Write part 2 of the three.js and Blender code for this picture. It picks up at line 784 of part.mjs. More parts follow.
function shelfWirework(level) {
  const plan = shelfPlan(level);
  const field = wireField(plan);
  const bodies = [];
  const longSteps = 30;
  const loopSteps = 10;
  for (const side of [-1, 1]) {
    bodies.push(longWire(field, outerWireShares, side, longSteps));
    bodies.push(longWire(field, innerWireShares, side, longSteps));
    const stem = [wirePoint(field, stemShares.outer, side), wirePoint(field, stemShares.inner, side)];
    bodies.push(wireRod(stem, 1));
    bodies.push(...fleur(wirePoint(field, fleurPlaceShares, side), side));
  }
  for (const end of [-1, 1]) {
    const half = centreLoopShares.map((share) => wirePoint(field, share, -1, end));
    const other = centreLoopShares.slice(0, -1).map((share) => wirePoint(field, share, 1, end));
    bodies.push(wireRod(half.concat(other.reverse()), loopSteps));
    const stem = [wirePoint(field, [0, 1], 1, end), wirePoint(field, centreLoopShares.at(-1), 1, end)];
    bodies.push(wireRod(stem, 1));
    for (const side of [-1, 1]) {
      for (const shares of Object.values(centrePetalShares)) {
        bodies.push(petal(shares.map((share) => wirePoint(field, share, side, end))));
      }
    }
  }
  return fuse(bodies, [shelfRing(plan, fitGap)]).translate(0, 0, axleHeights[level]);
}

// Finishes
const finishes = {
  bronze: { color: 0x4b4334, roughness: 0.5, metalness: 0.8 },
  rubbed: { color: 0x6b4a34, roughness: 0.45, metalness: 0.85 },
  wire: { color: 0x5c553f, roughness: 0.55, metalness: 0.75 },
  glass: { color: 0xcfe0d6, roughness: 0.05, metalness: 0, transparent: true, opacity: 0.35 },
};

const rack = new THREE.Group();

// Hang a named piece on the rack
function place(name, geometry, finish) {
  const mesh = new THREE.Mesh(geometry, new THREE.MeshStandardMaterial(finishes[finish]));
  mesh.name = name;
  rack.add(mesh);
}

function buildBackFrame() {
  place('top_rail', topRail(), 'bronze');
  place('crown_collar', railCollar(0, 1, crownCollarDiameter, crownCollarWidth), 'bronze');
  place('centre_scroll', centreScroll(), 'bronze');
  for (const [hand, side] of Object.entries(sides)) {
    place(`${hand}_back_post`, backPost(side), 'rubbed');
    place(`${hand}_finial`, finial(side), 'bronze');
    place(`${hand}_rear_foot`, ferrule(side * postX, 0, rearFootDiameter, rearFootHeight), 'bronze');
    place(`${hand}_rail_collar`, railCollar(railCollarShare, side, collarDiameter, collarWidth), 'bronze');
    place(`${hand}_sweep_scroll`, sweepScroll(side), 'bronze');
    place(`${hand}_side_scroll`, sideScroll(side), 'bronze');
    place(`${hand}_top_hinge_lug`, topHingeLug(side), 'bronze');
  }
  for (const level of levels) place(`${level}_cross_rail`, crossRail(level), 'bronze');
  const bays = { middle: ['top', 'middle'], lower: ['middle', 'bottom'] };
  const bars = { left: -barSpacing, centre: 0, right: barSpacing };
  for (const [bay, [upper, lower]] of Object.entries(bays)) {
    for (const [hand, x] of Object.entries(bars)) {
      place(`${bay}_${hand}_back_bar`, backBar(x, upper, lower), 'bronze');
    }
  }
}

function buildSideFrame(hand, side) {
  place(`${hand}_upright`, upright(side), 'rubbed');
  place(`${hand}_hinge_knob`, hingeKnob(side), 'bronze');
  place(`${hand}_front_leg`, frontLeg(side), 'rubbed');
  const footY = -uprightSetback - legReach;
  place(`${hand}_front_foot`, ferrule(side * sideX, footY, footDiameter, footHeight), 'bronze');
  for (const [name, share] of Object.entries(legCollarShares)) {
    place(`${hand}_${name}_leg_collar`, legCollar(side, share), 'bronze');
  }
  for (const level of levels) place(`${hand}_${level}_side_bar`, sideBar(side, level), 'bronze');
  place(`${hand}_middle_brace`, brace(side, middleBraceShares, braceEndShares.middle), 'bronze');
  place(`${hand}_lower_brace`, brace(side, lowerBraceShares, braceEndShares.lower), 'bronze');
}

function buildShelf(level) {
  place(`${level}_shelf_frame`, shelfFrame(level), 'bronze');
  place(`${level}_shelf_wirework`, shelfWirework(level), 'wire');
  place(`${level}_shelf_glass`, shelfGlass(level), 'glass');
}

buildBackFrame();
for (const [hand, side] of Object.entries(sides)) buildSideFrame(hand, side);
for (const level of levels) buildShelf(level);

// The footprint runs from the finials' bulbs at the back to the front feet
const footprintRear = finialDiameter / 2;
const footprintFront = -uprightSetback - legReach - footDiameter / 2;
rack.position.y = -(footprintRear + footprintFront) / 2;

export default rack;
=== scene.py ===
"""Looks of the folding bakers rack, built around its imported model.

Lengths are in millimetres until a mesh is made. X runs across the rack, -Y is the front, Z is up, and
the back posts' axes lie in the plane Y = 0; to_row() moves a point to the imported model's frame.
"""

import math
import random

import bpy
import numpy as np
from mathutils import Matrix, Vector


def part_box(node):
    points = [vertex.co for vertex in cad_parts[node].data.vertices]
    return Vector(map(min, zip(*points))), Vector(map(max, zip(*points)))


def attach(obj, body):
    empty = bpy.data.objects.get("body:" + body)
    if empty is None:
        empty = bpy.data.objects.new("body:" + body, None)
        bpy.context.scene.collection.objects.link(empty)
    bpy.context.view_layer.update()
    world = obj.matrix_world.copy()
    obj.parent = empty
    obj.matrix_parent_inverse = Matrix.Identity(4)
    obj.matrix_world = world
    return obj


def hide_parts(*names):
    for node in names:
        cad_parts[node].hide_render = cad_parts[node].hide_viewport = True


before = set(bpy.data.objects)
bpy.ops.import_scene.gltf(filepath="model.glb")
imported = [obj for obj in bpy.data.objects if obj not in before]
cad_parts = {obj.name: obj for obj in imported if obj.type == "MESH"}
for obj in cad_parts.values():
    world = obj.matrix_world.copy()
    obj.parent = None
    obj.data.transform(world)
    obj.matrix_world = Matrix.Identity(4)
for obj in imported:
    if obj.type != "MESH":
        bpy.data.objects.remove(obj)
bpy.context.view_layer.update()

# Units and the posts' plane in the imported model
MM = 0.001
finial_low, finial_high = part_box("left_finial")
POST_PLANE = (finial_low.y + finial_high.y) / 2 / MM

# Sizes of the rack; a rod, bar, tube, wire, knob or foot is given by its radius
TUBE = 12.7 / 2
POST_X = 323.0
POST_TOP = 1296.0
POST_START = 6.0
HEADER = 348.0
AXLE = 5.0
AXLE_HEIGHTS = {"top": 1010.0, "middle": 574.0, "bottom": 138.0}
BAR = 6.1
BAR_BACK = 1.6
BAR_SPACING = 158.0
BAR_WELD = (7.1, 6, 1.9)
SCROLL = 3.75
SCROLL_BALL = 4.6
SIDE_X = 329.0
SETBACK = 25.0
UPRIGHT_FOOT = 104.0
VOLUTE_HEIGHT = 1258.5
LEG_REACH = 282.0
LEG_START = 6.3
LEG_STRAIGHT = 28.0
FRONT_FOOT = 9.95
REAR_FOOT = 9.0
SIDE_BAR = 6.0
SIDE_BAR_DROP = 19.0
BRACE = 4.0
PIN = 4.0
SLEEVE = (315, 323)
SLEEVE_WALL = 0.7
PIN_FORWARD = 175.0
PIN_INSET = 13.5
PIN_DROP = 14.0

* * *

- [REQUIRED TASK]
Repeat the data in its entirety, character for character.

- [RESULT OF THIS EXERCISE]
Write part 2 of the three.js and Blender code for this picture. It picks up at line 784 of part.mjs. More parts follow.
function shelfWirework(level) {
  const plan = shelfPlan(level);
  const field = wireField(plan);
  const bodies = [];
  const longSteps = 30;
  const loopSteps = 10;
  for (const side of [-1, 1]) {
    bodies.push(longWire(field, outerWireShares, side, longSteps));
    bodies.push(longWire(field, innerWireShares, side, longSteps));
    const stem = [wirePoint(field, stemShares.outer, side), wirePoint(field, stemShares.inner, side)];
    bodies.push(wireRod(stem, 1));
    bodies.push(...fleur(wirePoint(field, fleurPlaceShares, side), side));
  }
  for (const end of [-1, 1]) {
    const half = centreLoopShares.map((share) => wirePoint(field, share, -1, end));
    const other = centreLoopShares.slice(0, -1).map((share) => wirePoint(field, share, 1, end));
    bodies.push(wireRod(half.concat(other.reverse()), loopSteps));
    const stem = [wirePoint(field, [0, 1], 1, end), wirePoint(field, centreLoopShares.at(-1), 1, end)];
    bodies.push(wireRod(stem, 1));
    for (const side of [-1, 1]) {
      for (const shares of Object.values(centrePetalShares)) {
        bodies.push(petal(shares.map((share) => wirePoint(field, share, side, end))));
      }
    }
  }
  return fuse(bodies, [shelfRing(plan, fitGap)]).translate(0, 0, axleHeights[level]);
}

// Finishes
const finishes = {
  bronze: { color: 0x4b4334, roughness: 0.5, metalness: 0.8 },
  rubbed: { color: 0x6b4a34, roughness: 0.45, metalness: 0.85 },
  wire: { color: 0x5c553f, roughness: 0.55, metalness: 0.75 },
  glass: { color: 0xcfe0d6, roughness: 0.05, metalness: 0, transparent: true, opacity: 0.35 },
};

const rack = new THREE.Group();

// Hang a named piece on the rack
function place(name, geometry, finish) {
  const mesh = new THREE.Mesh(geometry, new THREE.MeshStandardMaterial(finishes[finish]));
  mesh.name = name;
  rack.add(mesh);
}

function buildBackFrame() {
  place('top_rail', topRail(), 'bronze');
  place('crown_collar', railCollar(0, 1, crownCollarDiameter, crownCollarWidth), 'bronze');
  place('centre_scroll', centreScroll(), 'bronze');
  for (const [hand, side] of Object.entries(sides)) {
    place(`${hand}_back_post`, backPost(side), 'rubbed');
    place(`${hand}_finial`, finial(side), 'bronze');
    place(`${hand}_rear_foot`, ferrule(side * postX, 0, rearFootDiameter, rearFootHeight), 'bronze');
    place(`${hand}_rail_collar`, railCollar(railCollarShare, side, collarDiameter, collarWidth), 'bronze');
    place(`${hand}_sweep_scroll`, sweepScroll(side), 'bronze');
    place(`${hand}_side_scroll`, sideScroll(side), 'bronze');
    place(`${hand}_top_hinge_lug`, topHingeLug(side), 'bronze');
  }
  for (const level of levels) place(`${level}_cross_rail`, crossRail(level), 'bronze');
  const bays = { middle: ['top', 'middle'], lower: ['middle', 'bottom'] };
  const bars = { left: -barSpacing, centre: 0, right: barSpacing };
  for (const [bay, [upper, lower]] of Object.entries(bays)) {
    for (const [hand, x] of Object.entries(bars)) {
      place(`${bay}_${hand}_back_bar`, backBar(x, upper, lower), 'bronze');
    }
  }
}

function buildSideFrame(hand, side) {
  place(`${hand}_upright`, upright(side), 'rubbed');
  place(`${hand}_hinge_knob`, hingeKnob(side), 'bronze');
  place(`${hand}_front_leg`, frontLeg(side), 'rubbed');
  const footY = -uprightSetback - legReach;
  place(`${hand}_front_foot`, ferrule(side * sideX, footY, footDiameter, footHeight), 'bronze');
  for (const [name, share] of Object.entries(legCollarShares)) {
    place(`${hand}_${name}_leg_collar`, legCollar(side, share), 'bronze');
  }
  for (const level of levels) place(`${hand}_${level}_side_bar`, sideBar(side, level), 'bronze');
  place(`${hand}_middle_brace`, brace(side, middleBraceShares, braceEndShares.middle), 'bronze');
  place(`${hand}_lower_brace`, brace(side, lowerBraceShares, braceEndShares.lower), 'bronze');
}

function buildShelf(level) {
  place(`${level}_shelf_frame`, shelfFrame(level), 'bronze');
  place(`${level}_shelf_wirework`, shelfWirework(level), 'wire');
  place(`${level}_shelf_glass`, shelfGlass(level), 'glass');
}

buildBackFrame();
for (const [hand, side] of Object.entries(sides)) buildSideFrame(hand, side);
for (const level of levels) buildShelf(level);

// The footprint runs from the finials' bulbs at the back to the front feet
const footprintRear = finialDiameter / 2;
const footprintFront = -uprightSetback - legReach - footDiameter / 2;
rack.position.y = -(footprintRear + footprintFront) / 2;

export default rack;
=== scene.py ===
"""Looks of the folding bakers rack, built around its imported model.

Lengths are in millimetres until a mesh is made. X runs across the rack, -Y is the front, Z is up, and
the back posts' axes lie in the plane Y = 0; to_row() moves a point to the imported model's frame.
"""

import math
import random

import bpy
import numpy as np
from mathutils import Matrix, Vector


def part_box(node):
    points = [vertex.co for vertex in cad_parts[node].data.vertices]
    return Vector(map(min, zip(*points))), Vector(map(max, zip(*points)))


def attach(obj, body):
    empty = bpy.data.objects.get("body:" + body)
    if empty is None:
        empty = bpy.data.objects.new("body:" + body, None)
        bpy.context.scene.collection.objects.link(empty)
    bpy.context.view_layer.update()
    world = obj.matrix_world.copy()
    obj.parent = empty
    obj.matrix_parent_inverse = Matrix.Identity(4)
    obj.matrix_world = world
    return obj


def hide_parts(*names):
    for node in names:
        cad_parts[node].hide_render = cad_parts[node].hide_viewport = True


before = set(bpy.data.objects)
bpy.ops.import_scene.gltf(filepath="model.glb")
imported = [obj for obj in bpy.data.objects if obj not in before]
cad_parts = {obj.name: obj for obj in imported if obj.type == "MESH"}
for obj in cad_parts.values():
    world = obj.matrix_world.copy()
    obj.parent = None
    obj.data.transform(world)
    obj.matrix_world = Matrix.Identity(4)
for obj in imported:
    if obj.type != "MESH":
        bpy.data.objects.remove(obj)
bpy.context.view_layer.update()

# Units and the posts' plane in the imported model
MM = 0.001
finial_low, finial_high = part_box("left_finial")
POST_PLANE = (finial_low.y + finial_high.y) / 2 / MM

# Sizes of the rack; a rod, bar, tube, wire, knob or foot is given by its radius
TUBE = 12.7 / 2
POST_X = 323.0
POST_TOP = 1296.0
POST_START = 6.0
HEADER = 348.0
AXLE = 5.0
AXLE_HEIGHTS = {"top": 1010.0, "middle": 574.0, "bottom": 138.0}
BAR = 6.1
BAR_BACK = 1.6
BAR_SPACING = 158.0
BAR_WELD = (7.1, 6, 1.9)
SCROLL = 3.75
SCROLL_BALL = 4.6
SIDE_X = 329.0
SETBACK = 25.0
UPRIGHT_FOOT = 104.0
VOLUTE_HEIGHT = 1258.5
LEG_REACH = 282.0
LEG_START = 6.3
LEG_STRAIGHT = 28.0
FRONT_FOOT = 9.95
REAR_FOOT = 9.0
SIDE_BAR = 6.0
SIDE_BAR_DROP = 19.0
BRACE = 4.0
PIN = 4.0
SLEEVE = (315, 323)
SLEEVE_WALL = 0.7
PIN_FORWARD = 175.0
PIN_INSET = 13.5
PIN_DROP = 14.0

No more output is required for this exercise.